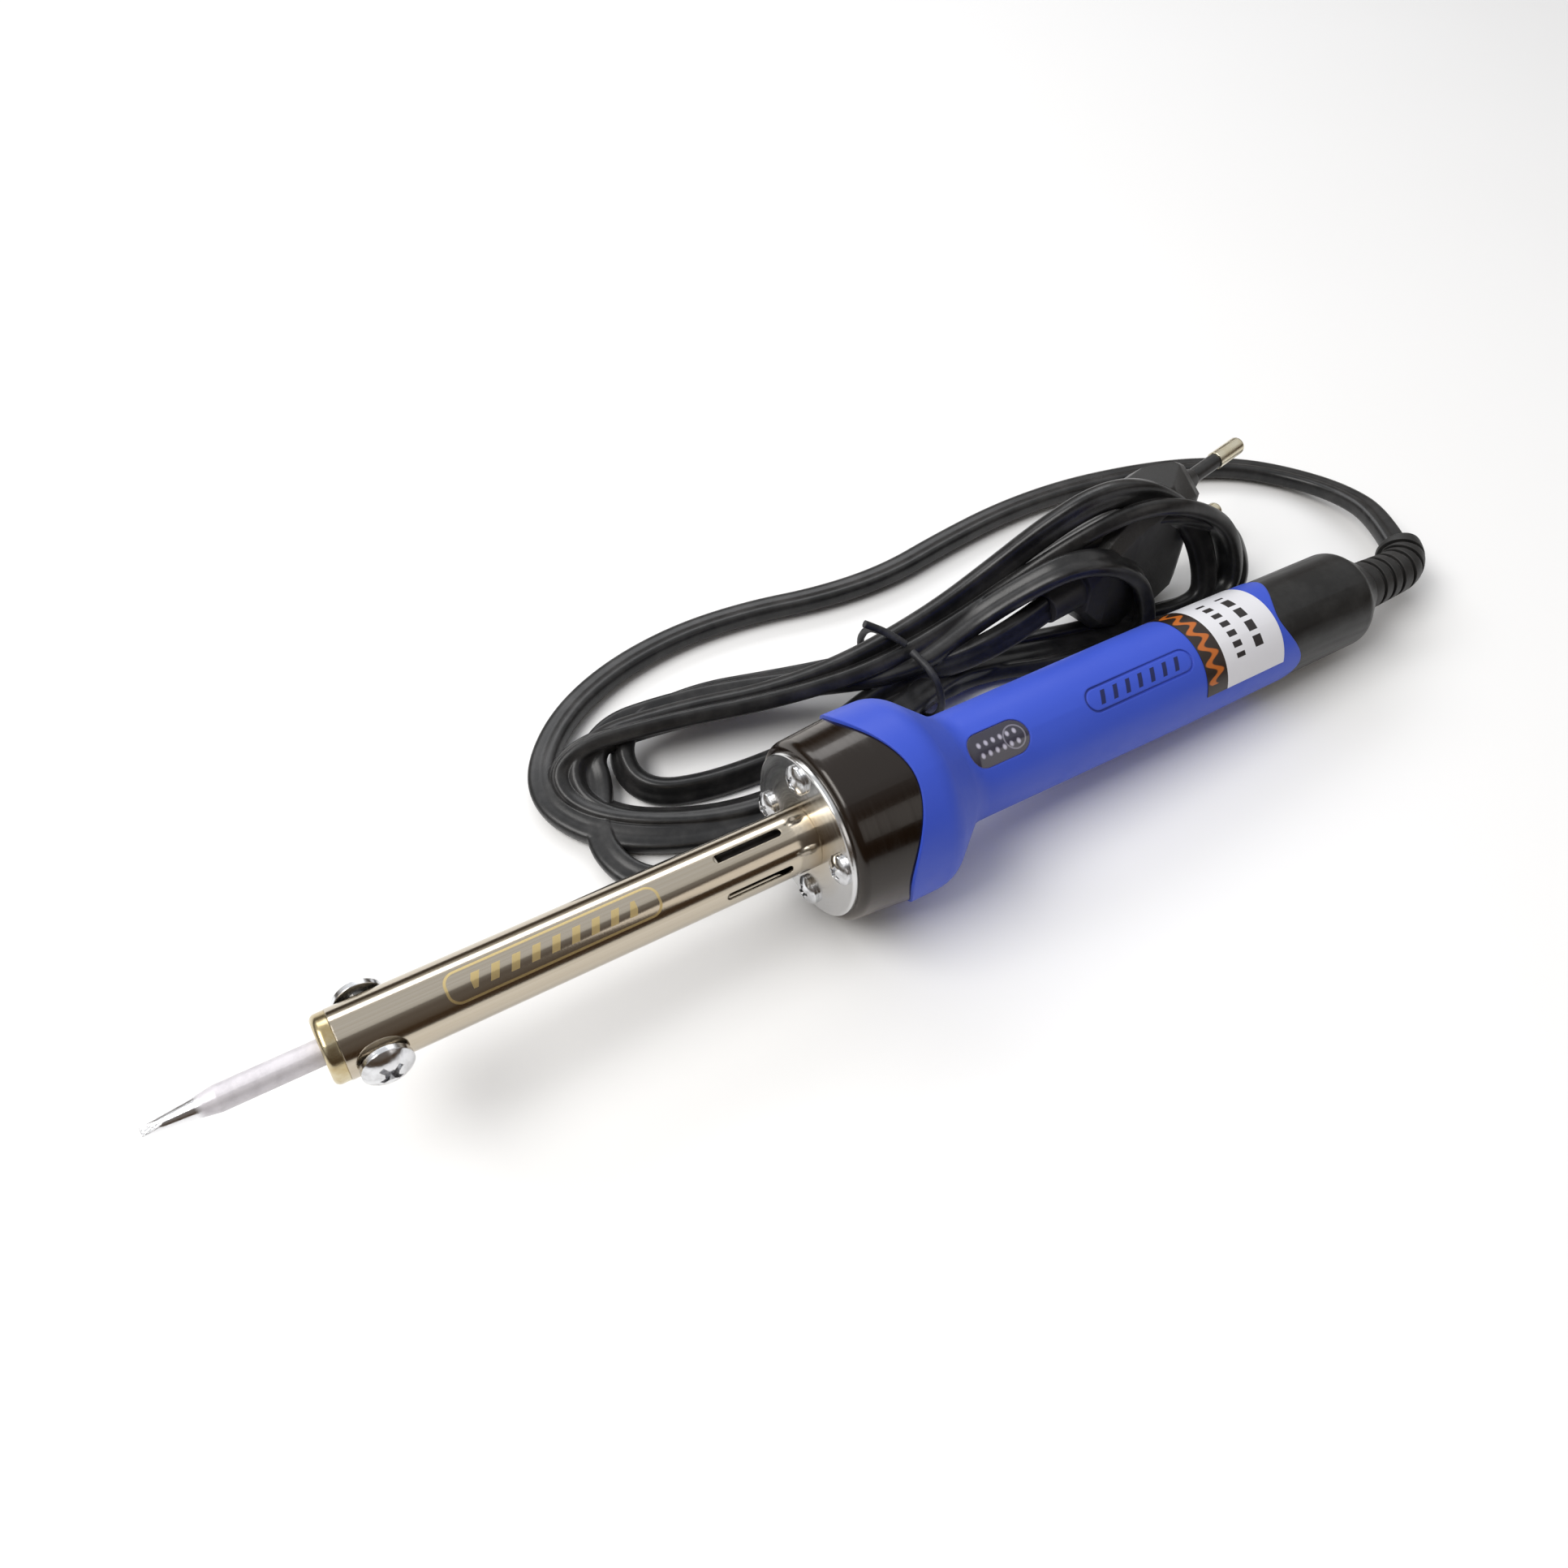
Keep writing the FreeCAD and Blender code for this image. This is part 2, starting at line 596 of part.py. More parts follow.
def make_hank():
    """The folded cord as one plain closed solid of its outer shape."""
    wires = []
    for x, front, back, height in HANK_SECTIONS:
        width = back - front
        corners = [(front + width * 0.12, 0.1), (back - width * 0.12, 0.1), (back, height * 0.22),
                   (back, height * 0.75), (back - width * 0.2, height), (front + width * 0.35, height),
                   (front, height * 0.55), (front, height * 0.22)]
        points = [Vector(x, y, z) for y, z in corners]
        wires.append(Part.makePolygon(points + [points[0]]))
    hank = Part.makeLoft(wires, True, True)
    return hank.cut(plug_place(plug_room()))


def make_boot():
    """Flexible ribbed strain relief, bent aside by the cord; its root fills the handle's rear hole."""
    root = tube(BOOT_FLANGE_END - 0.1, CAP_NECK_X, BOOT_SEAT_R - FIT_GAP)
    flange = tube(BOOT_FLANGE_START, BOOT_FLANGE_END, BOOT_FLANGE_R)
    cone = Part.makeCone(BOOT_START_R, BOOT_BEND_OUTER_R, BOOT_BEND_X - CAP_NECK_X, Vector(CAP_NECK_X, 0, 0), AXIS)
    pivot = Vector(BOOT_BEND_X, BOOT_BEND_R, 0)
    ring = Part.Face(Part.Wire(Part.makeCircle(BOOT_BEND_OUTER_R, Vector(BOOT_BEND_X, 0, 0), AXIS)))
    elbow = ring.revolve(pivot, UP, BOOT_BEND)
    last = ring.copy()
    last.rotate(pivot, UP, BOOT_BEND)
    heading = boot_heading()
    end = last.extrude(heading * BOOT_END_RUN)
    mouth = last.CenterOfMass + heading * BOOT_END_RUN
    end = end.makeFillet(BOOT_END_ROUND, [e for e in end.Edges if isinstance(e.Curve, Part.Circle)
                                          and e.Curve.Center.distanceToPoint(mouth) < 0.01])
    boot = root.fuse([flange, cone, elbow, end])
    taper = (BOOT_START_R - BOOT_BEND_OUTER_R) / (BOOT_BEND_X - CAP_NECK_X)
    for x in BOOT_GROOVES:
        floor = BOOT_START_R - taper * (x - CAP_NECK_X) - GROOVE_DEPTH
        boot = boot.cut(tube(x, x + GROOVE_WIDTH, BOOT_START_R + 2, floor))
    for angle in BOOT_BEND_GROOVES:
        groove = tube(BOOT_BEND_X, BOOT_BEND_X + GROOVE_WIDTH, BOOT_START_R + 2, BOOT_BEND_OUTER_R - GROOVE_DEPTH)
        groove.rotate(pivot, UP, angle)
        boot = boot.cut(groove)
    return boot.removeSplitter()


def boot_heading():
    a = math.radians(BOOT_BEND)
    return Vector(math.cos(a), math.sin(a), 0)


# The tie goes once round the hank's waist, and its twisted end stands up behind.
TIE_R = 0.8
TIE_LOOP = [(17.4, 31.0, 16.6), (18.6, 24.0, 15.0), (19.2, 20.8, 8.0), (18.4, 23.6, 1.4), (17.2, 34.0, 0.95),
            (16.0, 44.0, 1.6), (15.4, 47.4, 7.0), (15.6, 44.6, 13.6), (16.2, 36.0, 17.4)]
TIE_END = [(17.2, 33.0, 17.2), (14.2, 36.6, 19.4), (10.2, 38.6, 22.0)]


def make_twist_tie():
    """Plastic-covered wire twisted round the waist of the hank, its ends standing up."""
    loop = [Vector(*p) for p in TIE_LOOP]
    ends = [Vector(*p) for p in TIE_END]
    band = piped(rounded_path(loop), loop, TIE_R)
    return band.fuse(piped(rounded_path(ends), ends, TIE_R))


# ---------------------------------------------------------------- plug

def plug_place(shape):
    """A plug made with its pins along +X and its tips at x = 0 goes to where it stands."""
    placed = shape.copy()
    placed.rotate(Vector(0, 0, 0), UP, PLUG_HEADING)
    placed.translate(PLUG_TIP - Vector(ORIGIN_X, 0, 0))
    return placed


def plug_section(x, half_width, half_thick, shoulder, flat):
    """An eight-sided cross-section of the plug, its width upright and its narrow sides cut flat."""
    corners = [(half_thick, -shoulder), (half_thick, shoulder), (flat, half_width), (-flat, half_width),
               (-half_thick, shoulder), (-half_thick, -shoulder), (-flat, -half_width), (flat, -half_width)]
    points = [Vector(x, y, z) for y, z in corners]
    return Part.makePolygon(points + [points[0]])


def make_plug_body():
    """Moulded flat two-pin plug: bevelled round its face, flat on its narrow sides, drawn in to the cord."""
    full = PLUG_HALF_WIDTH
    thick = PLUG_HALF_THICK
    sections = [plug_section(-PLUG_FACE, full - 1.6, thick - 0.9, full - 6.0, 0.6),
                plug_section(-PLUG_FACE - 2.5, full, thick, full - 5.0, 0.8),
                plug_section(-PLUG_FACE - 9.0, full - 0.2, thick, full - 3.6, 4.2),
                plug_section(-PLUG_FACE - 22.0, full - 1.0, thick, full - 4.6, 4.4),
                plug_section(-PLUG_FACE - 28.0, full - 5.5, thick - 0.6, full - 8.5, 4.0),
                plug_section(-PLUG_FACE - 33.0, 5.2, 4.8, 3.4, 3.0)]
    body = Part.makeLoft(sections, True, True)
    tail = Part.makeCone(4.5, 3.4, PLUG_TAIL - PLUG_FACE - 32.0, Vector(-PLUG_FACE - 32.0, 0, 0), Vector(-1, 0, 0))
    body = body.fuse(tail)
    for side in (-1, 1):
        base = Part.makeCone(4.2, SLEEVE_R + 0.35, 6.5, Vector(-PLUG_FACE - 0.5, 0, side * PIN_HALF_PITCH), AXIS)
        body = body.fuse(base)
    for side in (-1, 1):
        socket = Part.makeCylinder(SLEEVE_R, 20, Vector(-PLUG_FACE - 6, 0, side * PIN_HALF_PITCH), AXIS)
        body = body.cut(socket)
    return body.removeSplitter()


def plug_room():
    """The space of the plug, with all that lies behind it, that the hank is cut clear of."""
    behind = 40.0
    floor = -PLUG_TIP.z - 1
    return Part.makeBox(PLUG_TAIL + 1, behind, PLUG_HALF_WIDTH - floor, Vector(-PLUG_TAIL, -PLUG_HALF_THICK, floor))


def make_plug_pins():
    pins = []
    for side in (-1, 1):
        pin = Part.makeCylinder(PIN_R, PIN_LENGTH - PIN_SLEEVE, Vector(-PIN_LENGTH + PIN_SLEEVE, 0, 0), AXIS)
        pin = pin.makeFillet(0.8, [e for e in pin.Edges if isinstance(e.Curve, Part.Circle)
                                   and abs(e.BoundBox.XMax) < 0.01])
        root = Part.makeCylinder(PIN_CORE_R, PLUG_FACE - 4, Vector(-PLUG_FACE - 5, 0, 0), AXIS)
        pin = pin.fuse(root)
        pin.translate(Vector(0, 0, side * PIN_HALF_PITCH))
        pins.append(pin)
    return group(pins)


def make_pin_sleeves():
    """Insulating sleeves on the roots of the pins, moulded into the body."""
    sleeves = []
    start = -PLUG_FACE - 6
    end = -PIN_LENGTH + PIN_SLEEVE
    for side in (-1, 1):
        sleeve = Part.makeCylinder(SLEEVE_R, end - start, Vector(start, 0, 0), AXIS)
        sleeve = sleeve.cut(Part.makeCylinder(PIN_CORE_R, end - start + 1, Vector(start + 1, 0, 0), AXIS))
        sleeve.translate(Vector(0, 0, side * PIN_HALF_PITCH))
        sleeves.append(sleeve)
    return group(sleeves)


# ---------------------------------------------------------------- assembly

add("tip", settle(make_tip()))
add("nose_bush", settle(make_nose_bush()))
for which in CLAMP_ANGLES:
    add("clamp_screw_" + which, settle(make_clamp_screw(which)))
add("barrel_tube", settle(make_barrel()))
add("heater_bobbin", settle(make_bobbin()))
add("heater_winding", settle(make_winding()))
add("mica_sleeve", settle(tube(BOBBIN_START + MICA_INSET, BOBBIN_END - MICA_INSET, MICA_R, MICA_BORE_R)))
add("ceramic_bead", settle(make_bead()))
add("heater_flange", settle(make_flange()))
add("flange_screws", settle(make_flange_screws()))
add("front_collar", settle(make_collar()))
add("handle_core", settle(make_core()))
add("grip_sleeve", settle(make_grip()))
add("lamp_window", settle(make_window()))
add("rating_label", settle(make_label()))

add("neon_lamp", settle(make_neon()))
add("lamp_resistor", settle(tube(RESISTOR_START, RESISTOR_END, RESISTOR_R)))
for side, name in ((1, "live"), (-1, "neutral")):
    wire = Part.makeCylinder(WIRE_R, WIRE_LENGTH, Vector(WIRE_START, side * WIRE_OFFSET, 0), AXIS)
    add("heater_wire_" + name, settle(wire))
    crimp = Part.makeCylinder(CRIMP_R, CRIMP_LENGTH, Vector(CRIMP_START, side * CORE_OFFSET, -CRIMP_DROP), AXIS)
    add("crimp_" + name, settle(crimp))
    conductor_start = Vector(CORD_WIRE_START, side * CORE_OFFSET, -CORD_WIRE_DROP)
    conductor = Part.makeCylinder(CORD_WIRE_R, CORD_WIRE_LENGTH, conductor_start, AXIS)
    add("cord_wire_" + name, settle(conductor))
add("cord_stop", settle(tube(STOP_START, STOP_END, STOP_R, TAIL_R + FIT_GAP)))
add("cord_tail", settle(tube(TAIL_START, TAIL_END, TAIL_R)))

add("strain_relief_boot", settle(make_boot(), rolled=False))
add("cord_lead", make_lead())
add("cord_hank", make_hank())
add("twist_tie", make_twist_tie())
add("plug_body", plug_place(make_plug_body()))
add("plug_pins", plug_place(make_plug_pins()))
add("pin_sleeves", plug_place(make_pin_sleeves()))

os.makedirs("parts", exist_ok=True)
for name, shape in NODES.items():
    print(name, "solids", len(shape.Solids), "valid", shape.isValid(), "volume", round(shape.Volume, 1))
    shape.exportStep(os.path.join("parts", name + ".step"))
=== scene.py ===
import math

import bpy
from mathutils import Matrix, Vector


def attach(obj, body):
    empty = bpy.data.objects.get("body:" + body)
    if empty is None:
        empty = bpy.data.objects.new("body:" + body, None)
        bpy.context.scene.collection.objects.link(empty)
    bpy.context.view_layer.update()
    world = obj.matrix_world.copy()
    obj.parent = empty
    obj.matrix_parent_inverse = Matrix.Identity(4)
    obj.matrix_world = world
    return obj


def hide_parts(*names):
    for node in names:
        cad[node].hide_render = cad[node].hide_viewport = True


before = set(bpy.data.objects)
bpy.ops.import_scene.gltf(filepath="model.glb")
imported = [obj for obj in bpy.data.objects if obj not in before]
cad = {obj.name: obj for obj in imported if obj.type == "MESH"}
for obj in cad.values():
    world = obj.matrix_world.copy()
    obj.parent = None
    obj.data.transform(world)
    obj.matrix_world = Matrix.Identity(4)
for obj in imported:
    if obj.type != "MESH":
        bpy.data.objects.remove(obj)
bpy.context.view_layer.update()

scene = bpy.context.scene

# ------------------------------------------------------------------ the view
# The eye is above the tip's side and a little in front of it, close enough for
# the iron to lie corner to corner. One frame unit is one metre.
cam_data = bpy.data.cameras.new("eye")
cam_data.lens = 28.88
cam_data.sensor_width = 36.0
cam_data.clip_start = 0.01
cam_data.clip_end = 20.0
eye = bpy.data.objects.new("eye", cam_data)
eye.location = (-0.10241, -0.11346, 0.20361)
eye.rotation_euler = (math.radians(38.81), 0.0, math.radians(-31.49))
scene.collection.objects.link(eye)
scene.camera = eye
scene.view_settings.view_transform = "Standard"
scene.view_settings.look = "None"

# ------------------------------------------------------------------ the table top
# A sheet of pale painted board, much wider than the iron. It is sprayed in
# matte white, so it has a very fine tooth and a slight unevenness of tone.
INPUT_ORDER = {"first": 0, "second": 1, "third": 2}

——

**Given task:** Using the listing above, gather each line that holds the string "objects" and copy it.

**The reply:**
    empty = bpy.data.objects.get("body:" + body)
        empty = bpy.data.objects.new("body:" + body, None)
        bpy.context.scene.collection.objects.link(empty)
before = set(bpy.data.objects)
imported = [obj for obj in bpy.data.objects if obj not in before]
        bpy.data.objects.remove(obj)
eye = bpy.data.objects.new("eye", cam_data)
scene.collection.objects.link(eye)